A voz etérea da estátua, nem masculina nem feminina, suas reflexões e meditações sobre o que significa “voltar para casa” após mais de um século — pode essa casa ainda reconhecê-la quando tanta coisa mudou? —, a posição subjetiva em que a câmera de Diop nos situa (até mesmo na escuridão da caixa na qual a estátua é levada para o Benim): esses e outros recursos adotados pela diretora conseguem ilustrar com potência a ideia de que não estamos vendo “coisas” sendo devolvidas à sua terra natal, mas sim expressões da identidade, cultura, memória e talvez até mesmo da alma de um povo. Dentre todas as muitas mazelas que a colonização impôs aos povos africanos (e que facilmente ecoam no que foi feito na América também), privá-los de seus próprios patrimônios, ainda que “apenas” os materiais, é um dos mais perversos, conforme ilustrado quando, na segunda metade do filme, um jovem cita que cresceu assistindo Disney, Avatar e Tom e Jerry, mas nunca viu uma animação que contasse a história do reino de Daomé.

Foto: Divulgação


Esse e outros discursos que povoam a segunda metade — estruturados em torno de um debate em um ambiente universitário — se destacam pela contundência e complexidade da discussão, a respeito das reais intenções da França e do presidente do Benim (afinal de contas, foram apenas 26 de 7000 peças devolvidas até então), o quanto essas peças de fato podem servir à manutenção da memória do país, o acesso de toda a população a elas, e muito mais. Mas, embora aprecie esse bloco e como ele mostra que não há respostas fáceis sobre o assunto, não deixo de sentir que ele é um passo atrás rumo a uma abordagem documental mais convencional, reiterando ideias e sentimentos que a primeira meia hora, mais hipnótica e atmosférica, já vinha cravando bem sem tamanha necessidade de apostar no texto.


A despeito dessa mudança sensível de angulação, Dahomey preserva sua força ao retomar o fluxo quase onírico dessa viagem que, mais que geográfica, é histórica, política e emocional.

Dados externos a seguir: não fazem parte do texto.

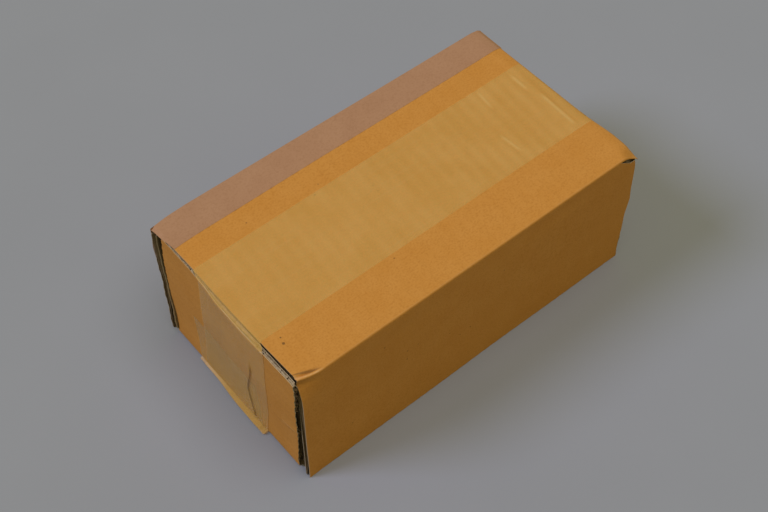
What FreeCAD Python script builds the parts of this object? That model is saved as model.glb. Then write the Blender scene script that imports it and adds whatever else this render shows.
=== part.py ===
import FreeCAD, Part
import math
import os

# A small carton of brown corrugated board, taped shut. A tray and a lid are folded from one sheet each,
# gummed paper joins them along the back and clear packing tape runs round the length.
# X runs from the near end to the far end, -Y is the front, +Z is up. The origin is the middle of the
# foot print, on the lowest face of the tape that the parcel lies on. Sizes are in millimetres.

# Outside of the carton and its board
LENGTH = 190.0
WIDTH = 104.0
HEIGHT = 80.0
BOARD = 3.0
FOLD_R = 2.0
BOARD_PLAY = 0.3

# The near end: its flap is folded askew, leans out and stands in front of the lid
FLAP_PLAY = 0.4
FLAP_LOW_BACK_GAP = 0.3
FLAP_HIGH_BACK_GAP = 4.4
FLAP_LOW_FRONT_GAP = 0.7
FLAP_HIGH_FRONT_LAP = 0.4
FLAP_CORNER_R = 2.5
BACK_WALL_PROUD = 1.8
FRONT_WALL_SETBACK = 1.5

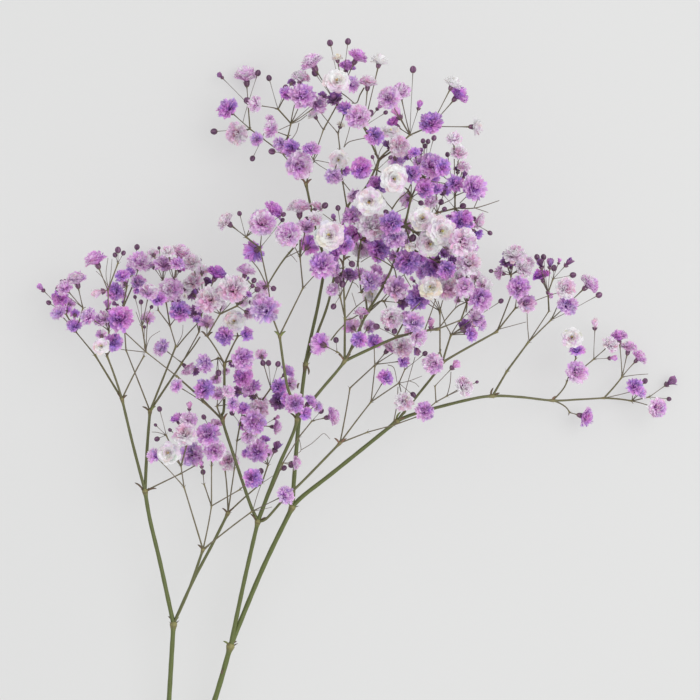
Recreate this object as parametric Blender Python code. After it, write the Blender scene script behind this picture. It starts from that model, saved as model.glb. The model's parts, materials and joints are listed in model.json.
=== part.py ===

Sim, 26 peças de 7000 ainda é muito pouco para reparar todas as chagas perpetradas pela colonização, mas se sobressai o sentimento de uma das jovens de debate — que diz ter chorado por mais de 15 minutos ao vê-las expostas no palácio do governo. Como poderia ser diferente, quando você enfim pode contemplar a alma coletiva que foi roubada de sua terra? Há um começo, e as escolhas formais e narrativas de Diop, por mais contidas e “pequenas” que pareçam, abrem um leque de possibilidades para que seja discutido (e filmado) o que ainda há de ser feito para que essa alma coletiva seja plenamente recuperada.